» **DATA SUPPLIED**
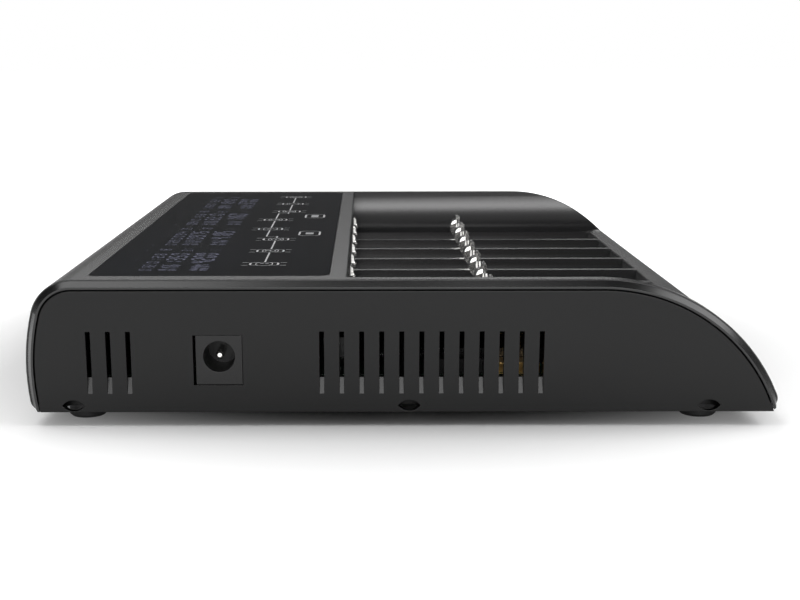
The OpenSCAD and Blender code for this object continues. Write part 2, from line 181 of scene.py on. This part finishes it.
def moulded(name, colour, roughness, edge, grain=2400, depth=8e-6, gloss=0.5):
    """Moulded plastic with a fine eroded grain and a faint drift of colour.

    Its gloss stays even: where it varied, flat faces seen at a grazing angle showed hairlines.
    """
    made = Surface(name, colour, roughness, ior=1.52)
    made.set("Specular IOR Level", gloss)
    lighter = tuple(c * 1.25 + 0.001 for c in colour)
    made.mix_colour(made.ranged(made.noise(35, 2), 0, 1), lighter)
    made.round_edges(edge)
    made.bump(made.noise(grain, 4), depth)
    return made.material


def plated(name, colour, roughness, stretch=(1, 1, 1), edge=None):
    """Plated or brushed metal with fine drawing marks."""
    made = Surface(name, colour, roughness, metallic=1.0)
    marks = made.noise(900, 3, stretch)
    made.vary_roughness(marks, 0.05)
    duller = tuple(c * 0.88 for c in colour)
    made.mix_colour(made.ranged(made.noise(160, 3), 0, 1), duller)
    if edge:
        made.round_edges(edge)
    made.bump(marks, 1e-6)
    return made.material


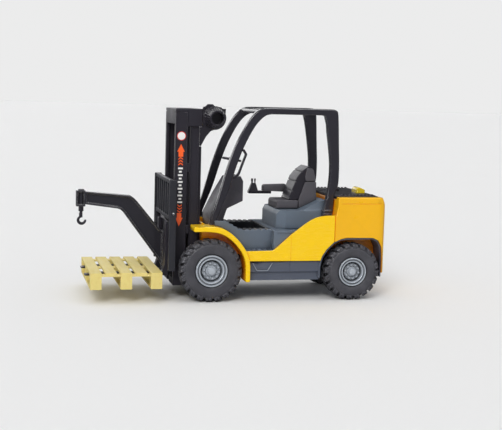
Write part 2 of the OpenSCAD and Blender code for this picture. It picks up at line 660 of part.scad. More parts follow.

» **TASK**
Copy the material above, line for line.

» **EXPECTED ANSWER**
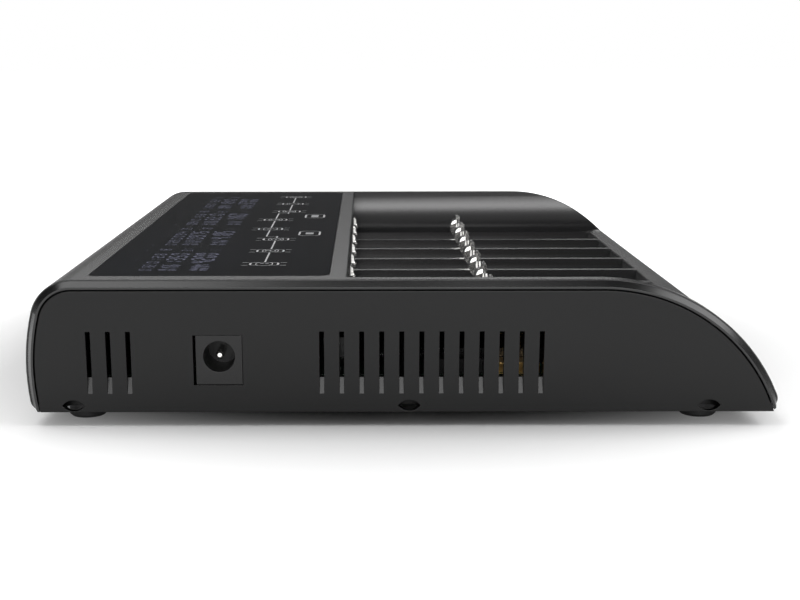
The OpenSCAD and Blender code for this object continues. Write part 2, from line 181 of scene.py on. This part finishes it.
def moulded(name, colour, roughness, edge, grain=2400, depth=8e-6, gloss=0.5):
    """Moulded plastic with a fine eroded grain and a faint drift of colour.

    Its gloss stays even: where it varied, flat faces seen at a grazing angle showed hairlines.
    """
    made = Surface(name, colour, roughness, ior=1.52)
    made.set("Specular IOR Level", gloss)
    lighter = tuple(c * 1.25 + 0.001 for c in colour)
    made.mix_colour(made.ranged(made.noise(35, 2), 0, 1), lighter)
    made.round_edges(edge)
    made.bump(made.noise(grain, 4), depth)
    return made.material


def plated(name, colour, roughness, stretch=(1, 1, 1), edge=None):
    """Plated or brushed metal with fine drawing marks."""
    made = Surface(name, colour, roughness, metallic=1.0)
    marks = made.noise(900, 3, stretch)
    made.vary_roughness(marks, 0.05)
    duller = tuple(c * 0.88 for c in colour)
    made.mix_colour(made.ranged(made.noise(160, 3), 0, 1), duller)
    if edge:
        made.round_edges(edge)
    made.bump(marks, 1e-6)
    return made.material


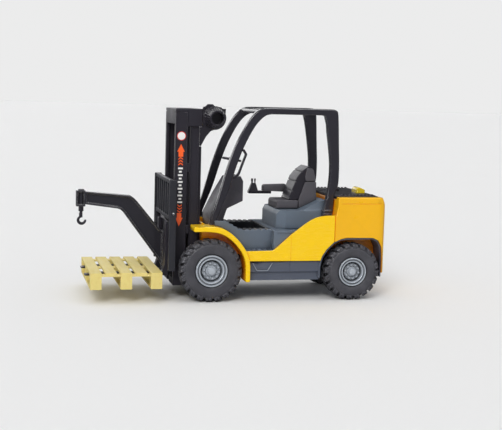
Write part 2 of the OpenSCAD and Blender code for this picture. It picks up at line 660 of part.scad. More parts follow.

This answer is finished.